Physicians are in a position to evaluate the expertise and capabilities of the specialty pharmacy providers their patients patronize. In a recent survey, two-thirds of the physicians agreed that “some” traditional pharmacies are competent to handle and dispense specialty medications, but three-fourths also agreed that “most” pharmacies do not possess the expertise and capability to manage complex drugs.

Building Efficient Specialty Networks. Many specialty drugs have no close substitutes, rendering efforts to control costs by encouraging generic substitution largely ineffective. Plan sponsors also carefully manage distribution options, which may include weighing the merits of group purchasing organizations and special pharmacy outlets. As more health plans gain new members due to Affordable Care Act mandates, and more specialty drug therapies enter the market, plan sponsors are increasingly relying on narrow networks and formulary management. Due to these specialty medications’ high cost, health plans must carefully manage the procurement and dispensing of these drugs.

Overregulation of Health and Drug Plans. As preferred networks and exclusive pharmacy providers have become more common, so too have the calls for lawmakers to enact laws that restrict the ability of drug plans to partner with exclusive specialty networks. As a result, the losing bidders and firms who are locked out of the preferred networks argue for the increased regulation of drug plans in order to gain access to patients on specialty drugs. In other words, special interests want Congress and state legislatures to reduce the ability of drug plans to effectively negotiate for lower prices.

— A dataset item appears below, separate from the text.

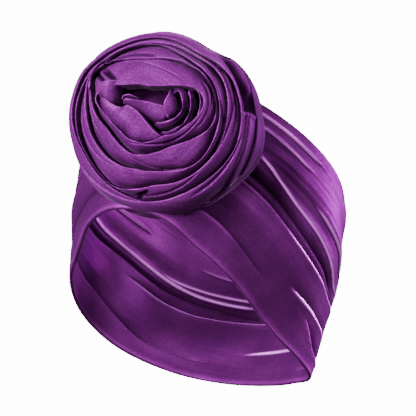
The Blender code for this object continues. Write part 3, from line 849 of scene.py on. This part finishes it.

Opponents of this practice argue that “open” pharmacy networks offer enrollees more choices and more convenience, and promote competition.

Although these regulations supposedly benefit consumers and promote competition, they actually weaken health plans’ ability to safely and efficiently manage prescription drug benefits. Tightly controlled pharmacy networks also allow better tracking by manufacturers of drugs that require specific or complex dosing and lab monitoring, which the FDA sometimes requires as a condition of drug approval. FDA monitoring requirements favor tightly controlled networks for safety reasons. Moreover, the Federal Trade Commission (FTC) agrees narrow networks are an effective means of cost control, where as any willing provider laws could raise cost for consumers.

State and federal laws can interfere with negotiations between drug plans, drug makers and pharmacies. Such consumer protection laws are actually costly to taxpayers, employers and patients. Nearly two-thirds of the states have some type of any willing provider or freedom-of- choice regulations that apply to drug plans. Nearly one-fourth of states have regulations specific to drug plans.

These regulations can inhibit drug plans from establishing the most efficient preferred network for specialty drugs and make it more difficult to ensure the integrity of their networks.The larger the universe of entities that drug plans are legally required to reimburse for specialty drugs, the greater the likelihood one of these firms could cut corners with drugs that have been mishandled, mislabeled — or are counterfeit.

Because specialty drugs are extremely costly, unethical medical (and drug) providers trying to boost their profit margins have a financial incentive to ignore warning signs that a product is suspect. Counterfeit versions of the cancer drug Avastin were able to enter the U.S. drug supply chain in 2012 mostly due to greed. According to an analysis by the Wall Street Journal, 400-milligram vials of Avastin were sold by an unknown (unauthorized) supplier for a $500 discount. This discount was enough to entice numerous providers to purchase the drugs, which later turned out to be counterfeit.

Restricting the ability of health plans to ensure safety, verify quality and hold down costs threatens patients’ safety and consumers’ wallets. Congress and state legislatures should avoid the well-meaning, but ill-conceived regulations intended to protect consumers, which often have the opposite result. A better way to ensure desirable outcomes is to promote a competitive environment free of market distortions that favor one party over another.